YOUR GOAL: Extract all lines that hold the string "axes".

ENTRIES:
########################################

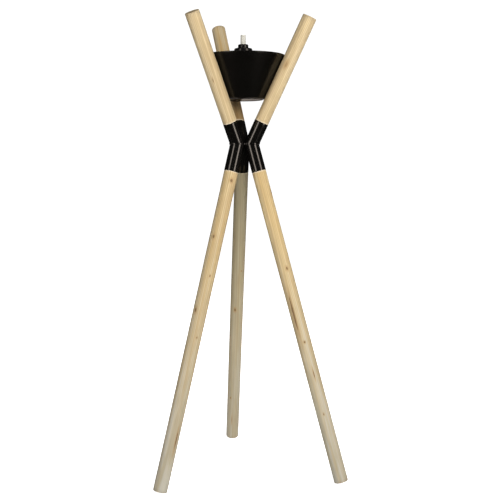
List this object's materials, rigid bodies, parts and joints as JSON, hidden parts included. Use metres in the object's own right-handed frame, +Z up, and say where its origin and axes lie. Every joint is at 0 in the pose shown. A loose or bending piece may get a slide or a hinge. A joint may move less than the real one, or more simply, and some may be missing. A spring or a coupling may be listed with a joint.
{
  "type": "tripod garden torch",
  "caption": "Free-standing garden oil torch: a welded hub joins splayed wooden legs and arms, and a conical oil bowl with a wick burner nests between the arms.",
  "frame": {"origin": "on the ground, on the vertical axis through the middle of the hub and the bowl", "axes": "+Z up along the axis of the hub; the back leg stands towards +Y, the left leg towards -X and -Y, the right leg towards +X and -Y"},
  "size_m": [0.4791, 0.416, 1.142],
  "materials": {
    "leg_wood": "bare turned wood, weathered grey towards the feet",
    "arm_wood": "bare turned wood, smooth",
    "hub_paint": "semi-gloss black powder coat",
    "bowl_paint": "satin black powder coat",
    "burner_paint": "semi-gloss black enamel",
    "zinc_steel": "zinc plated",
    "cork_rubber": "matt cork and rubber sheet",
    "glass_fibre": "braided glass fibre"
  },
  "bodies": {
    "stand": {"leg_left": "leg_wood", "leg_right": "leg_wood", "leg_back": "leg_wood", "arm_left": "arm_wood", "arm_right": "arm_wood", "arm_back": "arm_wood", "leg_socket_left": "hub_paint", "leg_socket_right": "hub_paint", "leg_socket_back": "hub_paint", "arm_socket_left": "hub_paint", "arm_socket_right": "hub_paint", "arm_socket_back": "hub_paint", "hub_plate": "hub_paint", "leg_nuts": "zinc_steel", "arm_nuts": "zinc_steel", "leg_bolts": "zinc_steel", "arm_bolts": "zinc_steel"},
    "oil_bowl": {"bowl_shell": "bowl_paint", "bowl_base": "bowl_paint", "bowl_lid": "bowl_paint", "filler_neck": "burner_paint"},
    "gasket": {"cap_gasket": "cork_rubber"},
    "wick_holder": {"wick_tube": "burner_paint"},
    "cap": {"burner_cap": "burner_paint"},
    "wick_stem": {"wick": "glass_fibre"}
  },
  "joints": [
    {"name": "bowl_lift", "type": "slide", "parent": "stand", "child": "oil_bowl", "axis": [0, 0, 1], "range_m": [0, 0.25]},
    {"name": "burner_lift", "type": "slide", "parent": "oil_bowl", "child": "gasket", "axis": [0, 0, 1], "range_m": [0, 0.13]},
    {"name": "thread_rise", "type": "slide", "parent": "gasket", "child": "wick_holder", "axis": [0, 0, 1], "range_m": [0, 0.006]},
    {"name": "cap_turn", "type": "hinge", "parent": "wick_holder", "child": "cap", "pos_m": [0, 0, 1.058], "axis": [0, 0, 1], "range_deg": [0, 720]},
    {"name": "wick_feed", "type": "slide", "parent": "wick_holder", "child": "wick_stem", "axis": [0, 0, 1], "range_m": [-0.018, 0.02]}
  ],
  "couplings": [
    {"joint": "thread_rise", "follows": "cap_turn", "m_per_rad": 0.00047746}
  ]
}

########################################

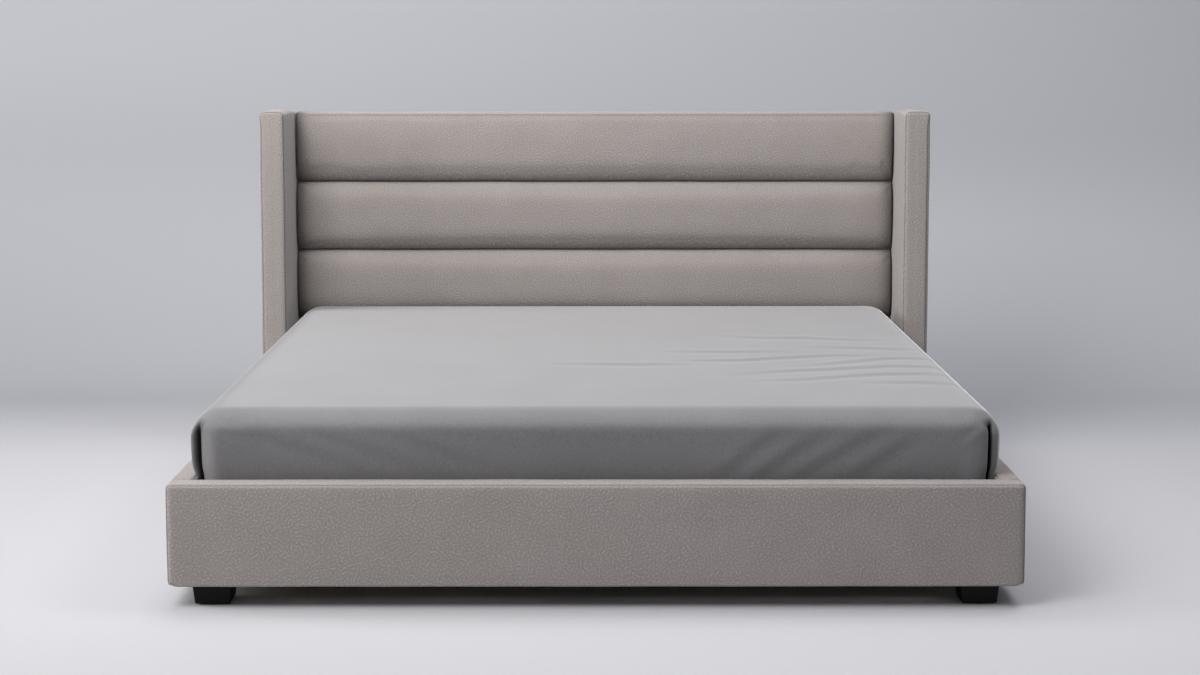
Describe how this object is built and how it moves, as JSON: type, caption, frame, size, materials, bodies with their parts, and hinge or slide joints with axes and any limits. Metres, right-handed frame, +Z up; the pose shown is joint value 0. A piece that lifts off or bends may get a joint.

########################################

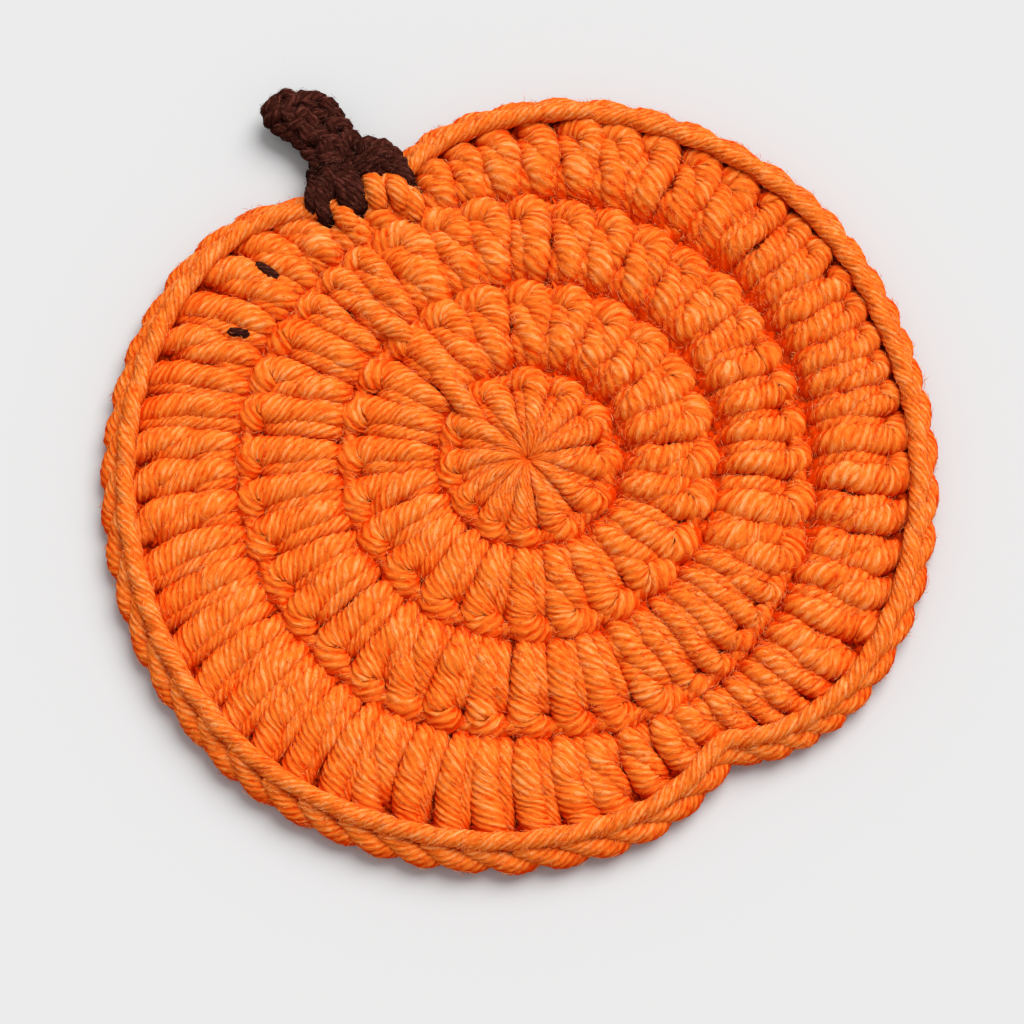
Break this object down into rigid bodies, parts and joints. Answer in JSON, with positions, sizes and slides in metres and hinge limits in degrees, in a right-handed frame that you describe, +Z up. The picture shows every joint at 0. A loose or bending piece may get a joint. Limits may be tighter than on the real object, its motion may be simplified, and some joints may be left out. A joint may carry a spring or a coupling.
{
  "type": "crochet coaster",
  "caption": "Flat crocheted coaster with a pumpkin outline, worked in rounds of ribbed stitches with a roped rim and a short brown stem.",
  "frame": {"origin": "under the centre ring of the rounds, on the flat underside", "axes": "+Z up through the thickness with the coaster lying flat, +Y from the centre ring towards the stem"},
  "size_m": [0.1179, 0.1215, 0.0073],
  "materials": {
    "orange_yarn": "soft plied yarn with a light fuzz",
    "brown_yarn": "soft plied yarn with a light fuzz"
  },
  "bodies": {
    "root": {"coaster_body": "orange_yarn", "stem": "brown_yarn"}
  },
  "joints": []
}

########################################

EXERCISE OUTPUT:
List this object's materials, rigid bodies, parts and joints as JSON, hidden parts included. Use metres in the object's own right-handed frame, +Z up, and say where its origin and axes lie. Every joint is at 0 in the pose shown. A loose or bending piece may get a slide or a hinge. A joint may move less than the real one, or more simply, and some may be missing. A spring or a coupling may be listed with a joint.
  "frame": {"origin": "on the ground, on the vertical axis through the middle of the hub and the bowl", "axes": "+Z up along the axis of the hub; the back leg stands towards +Y, the left leg towards -X and -Y, the right leg towards +X and -Y"},
Describe how this object is built and how it moves, as JSON: type, caption, frame, size, materials, bodies with their parts, and hinge or slide joints with axes and any limits. Metres, right-handed frame, +Z up; the pose shown is joint value 0. A piece that lifts off or bends may get a joint.
  "frame": {"origin": "under the centre ring of the rounds, on the flat underside", "axes": "+Z up through the thickness with the coaster lying flat, +Y from the centre ring towards the stem"},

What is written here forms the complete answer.